Excuse my ignorance on this but, many years ago (and I do mean MANY - possibly back in the 70's or 80's), there was a discussion regarding making plastic chanters for NSP as an aid to teaching in schools (thus swapping the pipes for the ever present recorder for music lessons etc). I notice quite a few Scottish smallpipes now have the plastic option but I haven't seen plastic NSPs. Plastic, of course, encompassing a number of man-made materials - as with clarinets etc. Obviously, production of plastic pipes would be quite useless if the chanters have to be tuned on an individual basis (and probably take more time - plastic not being as amiable to work with as wood).
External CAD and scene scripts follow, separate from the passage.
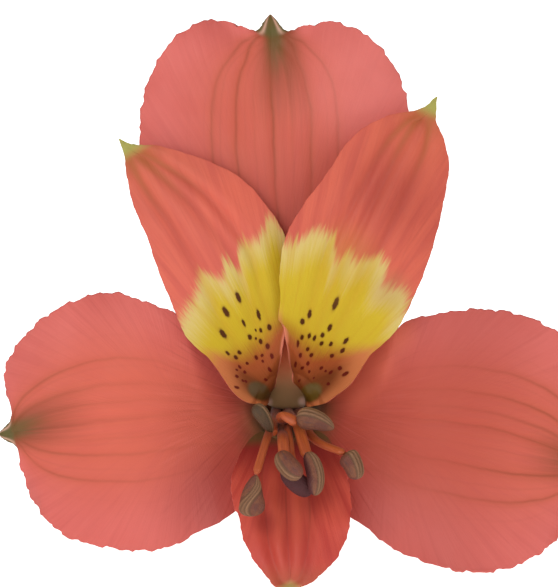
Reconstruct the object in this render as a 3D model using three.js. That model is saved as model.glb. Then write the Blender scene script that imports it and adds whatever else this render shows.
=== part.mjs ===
// A single cut alstroemeria: one bloom on its cut stem, lying on a surface.
// Millimetres, +Z up. The stem lies along Y with its cut end at +Y; the bloom looks towards -Y and a
// little up, and rests on the lower edges of its two side sepals, on its lower petal and on the stem.
//
// The bloom is built in its own frame, a nested group: x to the right across the face, y up the face
// and z out of the face towards a viewer, with the middle of the throat at the group's origin.
import * as THREE from 'three';

// ---------- driving dimensions, in millimetres and degrees ----------

const FACE_TILT = 18; // how far the bloom looks up from level
const FACE_ROLL = 2; // how far the face leans to its left
const THROAT = { x: -1.79, y: -60.2, z: 20.6 }; // where the middle of the throat stands in the part's frame

const TEPAL_THICKNESS = 0.7;
const LEAF_THICKNESS = 0.6;
const OVARY_TOP = -28; // depth of the ovary's flat top behind the throat
const SEAT_GAP = 0.3; // clearance between two pieces that meet

// Sepals stand on an outer trumpet and petals on an inner one. A trumpet's depth at a given distance
// from the bloom's axis runs from the throat's rim out to the flat crown.
const OUTER_TRUMPET = { rim: 5.4, rimDepth: -11, crown: 26, crownDepth: 0, steepness: 2.6 };
const INNER_TRUMPET = { rim: 4.4, rimDepth: -7.5, crown: 26, crownDepth: 3.4, steepness: 2.4 };
const LIP_TRUMPET = { rim: 4.6, rimDepth: -8, crown: 25, crownDepth: 9.4, steepness: 2.1 };

// Where along a tepal, from 0 at the ovary to 1 at the tip, its claw ends and its point begins.
const CLAW_END = 0.26;
const NOTCH = 0.93;

// One entry per tepal. base and tip are directions round the face, anticlockwise from the right.
// reach is the tip's distance from the bloom's axis, notch where the blade closes to its green point,
// widest the distance of the widest place. The side named first is the anticlockwise one.
const SEPAL = {
  trumpet: OUTER_TRUMPET, clawRadius: 3.4, clawHalf: 1.5, tipHalf: 1.5, taper: 1, rows: 26, columns: 12, folds: [], foldDepth: 0,
};
const PETAL = {
  trumpet: INNER_TRUMPET, clawRadius: 2.6, clawHalf: 1.15, tipHalf: 0.5, taper: 1.3, rows: 24, columns: 10,
  folds: [-0.42, 0, 0.4], foldDepth: 0.45, ruffle: 0.2,
};
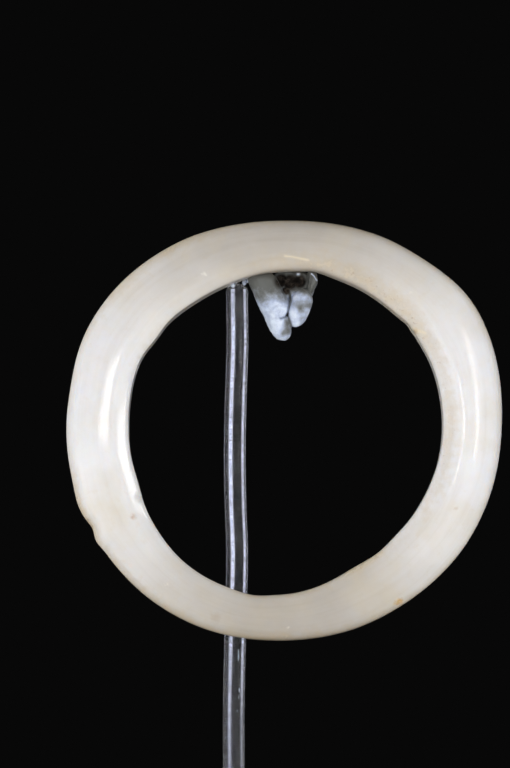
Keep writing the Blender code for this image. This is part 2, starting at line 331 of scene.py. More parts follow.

Is this one of the reasons why it never happened - that, even in plastic, each chanter would have to be tuned by hand?
Just wondering.
Colin Hill

----- Original Message ----- From: "Philip Gruar" <phi...@gruar.clara.net>
To: "Malcolm Sargeant" <malcolm.sargea...@ntlworld.com>
Cc: <nsp@cs.dartmouth.edu>
Sent: Saturday, March 07, 2009 2:09 PM
Subject: [NSP] Re: malcom's final solution



Dear Malcolm,
Yes of course - I read your post more carefully after sending mine, and see that you were in fact referring to an old chanter rather than something one of our current pipemakers had done. Sorry to have reacted over-hastily! I agree that some research and collating of measurements may be interesting and useful, though of course finger hole positioning is, and always has been with all wind instruments, a compromise between theoretical calculated positions and positions where the player's fingers can move most easily, and then undercut and adjusted for accurate tuning - making compromises and decisions to accomodate the balance between pure and tempered intevals. I do drill my fingerholes in the same very carefully measured places on all my chanters, though these have been refined and slightly changed over the years. However, the undercutting and fine tuning is always subtly different. I'm afraid I don't think chanter tuning can be reduced to an exact science, precisely the same on every instrument!

Philip

----- Original Message ----- From: "Malcolm Sargeant" <malcolm.sargea...@ntlworld.com>
To: "Philip Gruar" <phi...@gruar.clara.net>
Sent: Friday, March 06, 2009 9:00 PM
Subject: Re: [NSP] Re: malcom's final solution


Dear Philip thank you for your mail. the half inch tone hole sizes came from a Fred Picknell chanter about 100 year old and been in constant use. This chanter belongs to Tommy Breckons and is in use today. I have had it here at Scunthorpe to "fettle" and believe me it does play. The 1/2" is a "guesstimate" and of course not to be taken as scientifically as this survey could be. Thank you and please try to be positive, no one is going to come to any harm over this.